Was it mere coincidence that the Guardian arranged a shared existence with the Mars colonist, Bill Raby-himself filled with an emptiness as bad, if not worse than my own? No, I no longer believe in coincidences.

But it was not just Bill Raby who experienced this heaviness of heart, nearly every colonist marooned on Xibalba shared the same unspoken feeling. It was a feeling of shame, of survivor’s guilt, magnified beyond the scope of human despair.

Nine billion people on Earth had perished so that a chosen few could survive. Many of us had ‘conspired with the Devil,’ meaning we had been selected for Mars Colony based neither by lottery nor merit, but by political affiliation, by favoritism and ethnic background. We survived because of who we knew and how much money we had so that we could manipulate the selection process.

Now, marooned on Xibalba, the immorality of our affairs was tearing us apart inside.

Not all of us, I should say. Your cousin, Lilith, and her son, Devlin, along with their ‘coven’ of friends, seemed quite content with our bizarre predicament.

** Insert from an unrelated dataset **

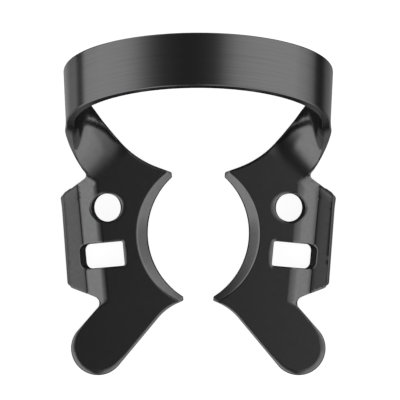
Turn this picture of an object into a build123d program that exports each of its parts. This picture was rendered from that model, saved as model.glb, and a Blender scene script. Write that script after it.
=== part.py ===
from build123d import *
import math
import os

# Rubber dam clamp, folded from one piece of spring sheet.
# Lengths are in millimetres and angles in degrees. +Z points away from the gum, +Y from the open
# ends of the jaws to the bow, and the clamp is the same on both sides of X = 0. The origin is the
# middle of the tooth grip, on the underside of the jaws.

# Sheet
sheet = 0.6

# Each jaw has a frame of its own, turned about Z so that the open ends come closer together.
toe_in = 5.3

# Tooth grip: an arc whose wall leans away from the tooth, which leaves a thin edge at the gum
grip_radius = 5.59
grip_reach = 3.73
grip_lean = 0.82
grip_middle = 0.11
prong_reach = 1.53
prong_tip_distal = 4.93
prong_tip_mesial = -4.64
prong_tip_round = 0.1

# Outer edges of the jaw
distal_heading = 25.0
distal_radius = 7.0
mesial_heading = -17.0
mesial_radius = 4.0

# Forceps hole
forceps_radius = 1.04
forceps_x = 6.49
forceps_y = 2.76

# Window
window_inner_x = 5.62
window_middle = -0.73
window_width = 1.82
window_inner_corner = 0.12
window_outer_corner = 0.5
window_outer_x = 8.95
window_outer_lean = 30.0

# Gutter: the sheet folds down along a line, to a sharp crease, and turns up again as the wing
fold_x = 6.55
crease_x = 8.61
fold_lead = 0.64
gutter_angle = 34.0
wing_angle = 20.0
crease_round = 0.33
gutter_distal_end = 5.3
gutter_mesial_end = -4.7
gutter_fade = 0.9

# Wing outline
wing_width_distal = 1.22
wing_width_mesial = 1.34
wing_corner_distal = 4.04
wing_corner_mesial = -2.85
wing_corner_round = 0.4
notch_distal_gap = (-0.10, -0.30)
notch_distal_round = 0.3
notch_mesial = (7.42, -4.08)
notch_mesial_round = 0.5

# Lobe at the open end
lobe_centre = (8.19, -7.56)
lobe_radius = 1.95
lobe_heading = -45.0

# Neck, where the leg leaves the jaw
neck_inner_corner = (5.06, 7.44)
neck_heading = 55.3
neck_width = 3.48

# Bow: an arch in a plane that leans back from the jaws, whose feet stand outside the necks
bow_outset = 2.42
bow_rise = 8.0
bow_foot_y = 10.1
bow_foot_z = 4.2
bow_lean = 19.0
bow_flare = 3.1
bow_width_foot = 4.18
bow_width_top = 3.95

# Leg, between the neck and the bow
leg_start_pull = 1.35
leg_end_pull = 2.6
leg_inner_half = 1.62
leg_outer_half = 1.48
leg_twist_delay = 0.95

# Working values
quarter_turn = 90.0
leg_steps = 9
bow_steps = 10
fade_steps = 7
cutter_reach = crease_x - fold_x + sheet
wing_stock = wing_width_distal + wing_width_mesial
jaw_frame = Rotation(0, 0, -toe_in)


def heading(angle):
    return Vector(math.cos(math.radians(angle)), math.sin(math.radians(angle)))


def crossing(point_a, angle_a, point_b, angle_b):
    # where two lines in one plane meet
    start_a = Vector(*point_a)
    way_a = heading(angle_a)
    way_b = heading(angle_b)
    gap = Vector(*point_b) - start_a
    return start_a + way_a * (gap.cross(way_b).Z / way_a.cross(way_b).Z)


def touching(point, centre, radius):
    # where a line from the point touches a circle that lies on its right
    gap = centre - point
    angle = math.degrees(math.atan2(gap.Y, gap.X) + math.asin(radius / gap.length))
    return point + heading(angle) * math.sqrt(gap.length**2 - radius**2)


def smooth(share):
    return share * share * (3 - 2 * share)


def between(first, last, share):
    return first + (last - first) * share


neck_side = heading(neck_heading + quarter_turn)
neck_inner = Vector(*neck_inner_corner)
neck_centre = neck_inner - neck_side * (neck_width / 2)
neck_outer = neck_inner - neck_side * neck_width
notch_distal = neck_outer + Vector(*notch_distal_gap)


def jaw_outline():
    # plan of the jaw: neck, wing and notches, then the lobe, then the prongs and back to the neck
    centre = Vector(*lobe_centre)
    lobe_tip = centre + heading(lobe_heading) * lobe_radius
    lobe_inner = centre + heading(lobe_heading - quarter_turn) * lobe_radius
    lobe_outer = touching(Vector(*notch_mesial), centre, lobe_radius)
    mesial_tip = Vector(prong_reach, prong_tip_mesial)
    distal_tip = Vector(prong_reach, prong_tip_distal)
    mesial_bend = crossing(mesial_tip, mesial_heading, lobe_inner, lobe_heading)
    distal_bend = crossing(distal_tip, distal_heading, neck_inner, neck_heading - toe_in)
    wing_side = [
        neck_outer,
        notch_distal,
        Vector(crease_x + wing_width_distal, wing_corner_distal),
        Vector(crease_x + wing_width_mesial, wing_corner_mesial),
        Vector(*notch_mesial),
        lobe_outer,
    ]
    wing_radii = [notch_distal_round, wing_corner_round, wing_corner_round, notch_mesial_round]
    prong_side = [lobe_inner, mesial_bend, mesial_tip, distal_tip, distal_bend, neck_inner]
    prong_radii = [mesial_radius, prong_tip_round, prong_tip_round, distal_radius]
    with BuildSketch() as plan:
        with BuildLine():
            FilletPolyline(*wing_side, radius=wing_radii)
            ThreePointArc(lobe_outer, lobe_tip, lobe_inner)
            FilletPolyline(*prong_side, radius=prong_radii)
            Line(neck_inner, neck_outer)
        make_face()
    return plan.sketch


def gutter_section(along, depth_share):
    # cross-section of fold, slope, crease and wing at one place along the jaw
    slope = -gutter_angle * depth_share
    rise = wing_angle * depth_share
    down = heading(slope)
    up = heading(rise)
    slope_under = heading(slope - quarter_turn)
    wing_under = heading(rise - quarter_turn)

    start = Vector(fold_x, sheet)
    knee = start + Vector(fold_lead, 0)
    crease = knee + down * ((crease_x - knee.X) / down.X)
    tip = crease + up * wing_stock
    tip_under = tip + wing_under * sheet
    half_bend = math.tan(math.radians(gutter_angle * depth_share / 2))
    knee_under = knee + Vector(-sheet * half_bend, -sheet)
    heel = crease + slope_under * sheet
    if depth_share:
        heel = crossing(heel, slope, tip_under, rise)
    heel_in = heel - down * crease_round
    heel_out = heel + up * crease_round
    start_under = start - Vector(0, sheet)

    def at(point):
        return (point.X, along, point.Y)

    return Wire([
        Bezier(at(start), at(knee), at(knee), at(crease)),
        Line(at(crease), at(tip)),
        Line(at(tip), at(tip_under)),
        Line(at(tip_under), at(heel_out)),
        Bezier(at(heel_out), at(heel), at(heel_in)),
        Bezier(at(heel_in), at(knee_under), at(knee_under), at(start_under)),
        Line(at(start_under), at(start)),
    ])


def gutter():
    # the fold keeps its full depth between two ends where it dies out towards the notches
    shares = [step / (fade_steps - 1) for step in range(fade_steps)]
    mesial = [gutter_section(gutter_mesial_end + gutter_fade * part, smooth(part)) for part in shares]
    distal = [gutter_section(gutter_distal_end - gutter_fade * part, smooth(part)) for part in shares]
    straight = Solid.make_loft([mesial[-1], distal[-1]])
    return Solid.make_loft(mesial) + straight + Solid.make_loft(distal)


def grip_cutter():
    # a round cutter that leans away from the tooth as it rises, one sheet past each face
    lean = Vector(grip_lean, 0, sheet)
    middle = Vector(grip_reach - grip_radius, grip_middle)
    low = Plane(origin=middle - lean) * Circle(grip_radius)
    high = Plane(origin=middle + lean + lean) * Circle(grip_radius)
    return loft([low, high])


def window_cutter():
    # punched before folding, so its outer wall leans with the slope
    lean = heading(quarter_turn - window_outer_lean)
    outer = Vector(window_outer_x, 0)
    with BuildSketch(Plane.XZ) as side:
        with BuildLine():
            Polyline(
                (window_inner_x, -cutter_reach),
                (window_inner_x, cutter_reach),
                outer + lean * cutter_reach,
                outer - lean * cutter_reach,
                close=True,
            )
        make_face()
    block = extrude(side.sketch, window_width / 2, both=True)
    ends = block.faces().filter_by(Axis.Y, reverse=True).filter_by(Axis.Z, reverse=True)
    ends = ends.sort_by(Axis.X)
    outer_posts = ends[-1].edges().filter_by(Axis.Y, reverse=True)
    block = fillet(outer_posts, window_outer_corner)
    inner_posts = block.edges().filter_by(Axis.Z)
    block = fillet(inner_posts, window_inner_corner)
    return Pos(0, window_middle, 0) * block


def jaw():
    outline = jaw_outline()
    corner = (Align.MIN, Align.MIN, Align.MIN)
    gutter_length = gutter_distal_end - gutter_mesial_end
    fold_zone = Box(crease_x - fold_x + wing_stock, gutter_length, 2 * cutter_reach, align=corner)
    flat = extrude(outline, sheet) - Pos(fold_x, gutter_mesial_end, -cutter_reach) * fold_zone
    folded = gutter() & extrude(Pos(0, 0, -cutter_reach) * outline, 2 * cutter_reach)
    blade = flat + folded
    blade -= grip_cutter()
    blade -= window_cutter()
    blade -= Pos(forceps_x, forceps_y) * Cylinder(forceps_radius, 2 * cutter_reach)
    return jaw_frame * blade


def strip_section(centre, travel, side, inner_half, outer_half):
    # rectangle across the strip, square to its travel, wider to one side of the middle if asked
    side = (side - travel * side.dot(travel)).normalized()
    middle = centre + side * ((inner_half - outer_half) / 2)
    plane = Plane(origin=middle, x_dir=side, z_dir=travel)
    return (plane * Rectangle(inner_half + outer_half, sheet)).wire()


def leg_and_bow():
    # the strip leaves the jaw flat, twists upright along the leg and arches over to X = 0
    neck = jaw_frame * Pos(neck_centre.X, neck_centre.Y, sheet / 2)
    start_way = heading(neck_heading - toe_in)
    start_side = heading(neck_heading - toe_in + quarter_turn)
    lean = math.radians(bow_lean)
    up = Vector(0, math.sin(lean), math.cos(lean))
    across = Vector(0, math.cos(lean), -math.sin(lean))
    outward = Vector(1, 0, 0)
    flare = outward * math.tan(math.radians(bow_flare))
    bow_half_width = neck.position.X + bow_outset
    foot = Vector(bow_half_width, bow_foot_y, bow_foot_z)
    first_pull = neck.position + start_way * leg_start_pull
    route = Bezier(neck.position, first_pull, foot - up * leg_end_pull, foot)

    sections = []
    for step in range(leg_steps):
        share = step / leg_steps
        turned = smooth(share**leg_twist_delay)
        side = between(start_side, across + flare, turned)
        if share < 1 / 2:
            waist = smooth(2 * share)
            inner_half = between(neck_width / 2, leg_inner_half, waist)
            outer_half = between(neck_width / 2, leg_outer_half, waist)
        else:
            waist = smooth(2 - 2 * share)
            inner_half = between(bow_width_foot / 2, leg_inner_half, waist)
            outer_half = between(bow_width_foot / 2, leg_outer_half, waist)
        sections.append(strip_section(route @ share, route % share, side, inner_half, outer_half))

    for step in range(bow_steps + 1):
        turn = math.radians(quarter_turn * step / bow_steps)
        rise = up * math.sin(turn)
        inset = outward * (math.cos(turn) - 1)
        centre = foot + rise * bow_rise + inset * bow_half_width
        travel = up * (bow_rise * math.cos(turn)) - outward * (bow_half_width * math.sin(turn))
        side = across + flare * math.cos(turn)
        half = between(bow_width_foot, bow_width_top, math.sin(turn) ** 2) / 2
        sections.append(strip_section(centre, travel.normalized(), side, half, half))
    return Solid.make_loft(sections)


def clamp():
    half = jaw() + leg_and_bow()
    return half + mirror(half, Plane.YZ)


if __name__ == "__main__":
    os.makedirs("parts", exist_ok=True)
    whole = clamp()
    print("solids", len(whole.solids()), "volume", round(whole.volume, 2))
    export_step(whole, "parts/clamp.step")
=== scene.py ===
import bpy
import math
import numpy as np
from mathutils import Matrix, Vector, geometry


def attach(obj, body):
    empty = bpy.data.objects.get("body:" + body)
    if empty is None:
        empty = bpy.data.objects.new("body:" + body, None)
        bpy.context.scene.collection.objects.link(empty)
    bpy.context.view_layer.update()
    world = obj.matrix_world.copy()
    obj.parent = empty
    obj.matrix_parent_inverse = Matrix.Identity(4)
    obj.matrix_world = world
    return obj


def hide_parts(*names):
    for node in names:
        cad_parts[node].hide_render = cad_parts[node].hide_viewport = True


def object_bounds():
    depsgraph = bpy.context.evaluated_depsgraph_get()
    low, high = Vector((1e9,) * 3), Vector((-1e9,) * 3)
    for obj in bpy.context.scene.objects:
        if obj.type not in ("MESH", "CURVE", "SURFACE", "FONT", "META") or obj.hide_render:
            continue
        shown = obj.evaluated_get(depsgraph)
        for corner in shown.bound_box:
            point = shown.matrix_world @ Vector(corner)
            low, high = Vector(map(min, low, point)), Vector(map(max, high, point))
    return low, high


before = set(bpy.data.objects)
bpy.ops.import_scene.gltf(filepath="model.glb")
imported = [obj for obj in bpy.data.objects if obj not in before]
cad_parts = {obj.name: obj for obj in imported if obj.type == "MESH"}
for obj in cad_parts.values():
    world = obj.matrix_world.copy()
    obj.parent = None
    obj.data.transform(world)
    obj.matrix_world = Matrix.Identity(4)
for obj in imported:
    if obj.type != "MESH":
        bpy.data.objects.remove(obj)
cadLow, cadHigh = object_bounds()
mm = 0.001


def srgb(code):
    # hex as a paint chart gives it, turned to the linear values that the shader wants
    parts = [int(code[i:i + 2], 16) / 255 for i in (0, 2, 4)]
    linear = [c / 12.92 if c <= 0.04045 else ((c + 0.055) / 1.055) ** 2.4 for c in parts]
    return (*linear, 1.0)


def addNode(tree, kind, settings=None, **links):
    # settings go on the node, links on its sockets: a value, or the socket that feeds it
    node = tree.nodes.new(kind)
    for name, value in (settings or {}).items():
        setattr(node, name, value)
    for name, value in links.items():
        key = int(name[2:]) if name.startswith("in") and name[2:].isdigit() else name.replace("_", " ")
        if isinstance(value, bpy.types.NodeSocket):
            tree.links.new(value, node.inputs[key])
        else:
            node.inputs[key].default_value = value
    return node


def emptyMaterial(name):
    mat = bpy.data.materials.new(name)
    mat.use_nodes = True
    mat.node_tree.nodes.clear()
    return mat, mat.node_tree


def meshObject(name, mesh, mat):
    mesh.materials.append(mat)
    made = bpy.data.objects.new(name, mesh)
    bpy.context.scene.collection.objects.link(made)
    return made


def cards(name, corners, mat):
    # flat cards of four corners each
    mesh = bpy.data.meshes.new(name)
    mesh.from_pydata(corners, [], [tuple(range(k, k + 4)) for k in range(0, len(corners), 4)])
    return meshObject(name, mesh, mat)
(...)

The rest of us, however, were left to wallow in our existence. ‘Live for those who died,’ became our creed. And so we faked our joy, pretending the whole affair back on Earth was just a test of survival.

Merrily, merrily, merrily, merrily… life is but a dream.

Was Bill Raby’s existence but a dream?

Was Michael Gabriel’s? Can one truly exist without love?

Yes, but it is a self-imposed hell.

It was your love that saved me, Jacob, but in your unselfish quest to release me, I fear you have condemned your soul to the same purgatory, the same ultimate destiny.

You cannot simply be Hunahpu, you must retain your humanity. Step into the real light. Allow yourself to love again, or you will find yourself on the same path as your cousin, Lilith.

Having said what I needed to say, I’ll return to my journey on Xibalba.

Each of the alien planet’s days was divided into three shifts consisting of labor for the collective, personal time, and more labor, for it was essential to our existence that our first crop yield a bountiful harvest.

During these first six months, I was assigned to a habitat shared by seventy-eight single men and women.